Update by the NBB and the FSMA on asset management and shadow banking in Belgium

Press release
Shadow banking: a magnifying glass shows graphs in a newspaper

The National Bank of Belgium (NBB) and the Financial Services and Markets Authority (FSMA) are today publishing an updated study of asset management and shadow banking in Belgium. This update is part of the regular monitoring of that sector, which constitutes a €147 billion market in Belgium.

In 2017, the FSMA and the NBB published an initial, extensive report on asset management and shadow banking in Belgium. The study was prepared for the Minister of Finance, Johan Van Overtveldt, in response to the recommendations of the High Level Expert Group on the Future of the Belgian Financial Sector. An update to that initial report, with recent figures and an analysis of national and international developments, is now available.

The initial report and the update address the trend toward a more market-based financial system, where financial intermediation also takes place outside the banking sector. In international fora, the term ‘shadow banking’ is in fact no longer used, but has been replaced by the preferred term ‘non-bank financial intermediation’.

This type of financing offers an alternative to borrowing from banks and helps to support the real economy. It fits in well with the argument, put forward in Europe, that the economy should become less dependent on banks for financing. But non-bank financial intermediation can – like any other financial activity – also give rise to systemic risks that could threaten the stability of the financial system.

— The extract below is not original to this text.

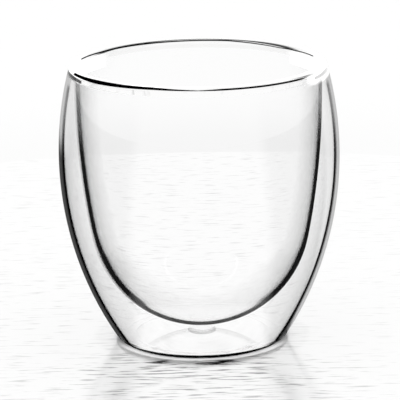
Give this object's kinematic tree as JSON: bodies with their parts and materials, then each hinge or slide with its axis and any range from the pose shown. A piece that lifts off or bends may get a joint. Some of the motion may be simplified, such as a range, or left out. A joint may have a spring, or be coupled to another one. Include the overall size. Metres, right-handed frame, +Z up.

Non-bank financial intermediation can take many forms. At the request of the High Level Expert Group, the supervisory authorities’ reports analyse asset management and non-bank financial intermediation. The expert group had recommended that the risks associated with these activities and their interconnectedness with other sectors be more closely monitored.

The FSMA and the NBB have calculated the scale of non-bank financial intermediation in Belgium based on the definition given by the Financial Stability Board, the organisation which on behalf of the G20 oversees reforms of the financial sector at a worldwide level. The total financial assets in this category amounted to € 147 billion at the end of last year. These assets consist mainly of money market funds and non-equity investment funds. The vast majority of these funds are under the supervision of the Belgian authorities.

As things stand currently, no substantial systemic risks have been identified in relation to asset management and non-bank financial intermediation. The developments in both areas of activity and the links with other sectors of the economy do, however, require careful monitoring, including for potential reputational risks to financial service groups.

The latter include the so-called ‘step-in’ risk, namely, the risk that these groups may de facto feel obliged to compensate clients for the risks associated, for example, with the investment funds sold by these groups, even where they are not contractually bound to do so.

The FSMA and the NBB consider it very important to collect hitherto unavailable data on asset management and non-bank financial intermediation. It is for this reason that the FSMA has adjusted and expanded the statistical information which investment funds are required to submit. Soon a royal decree will be published that equips investment funds with tools that can be used in the event of liquidity problems.

As the Minister of Finance, Johan Van Overtveldt, observes with regard to the updated study: ‘The report illustrates the important progress observed in the development of capital markets in Belgium and Europe, which should better shield taxpayers’ money from financial calamities, while at the same time providing more direct funding to the Belgian economy. It also helps to satisfy my concerns over the lack of transparency and supervision of these non-bank funding channels. Regarding the evolution in “shadow banking” we must remain vigilant. There is still a lot of work to be done.’

According to the Governor of the NBB, Jan Smets: ‘The risks associated with these activities are a priority for the NBB from the perspective of financial stability. In this regard, international developments also have to be closely monitored.’

In the view of Jean-Paul Servais, Chairman of the FSMA: ‘Non-bank financial intermediation is a useful supplementary source of funds for the real economy. But it is certainly important to continue gathering data with a view to effective monitoring, which is one of the FSMA’s tasks.’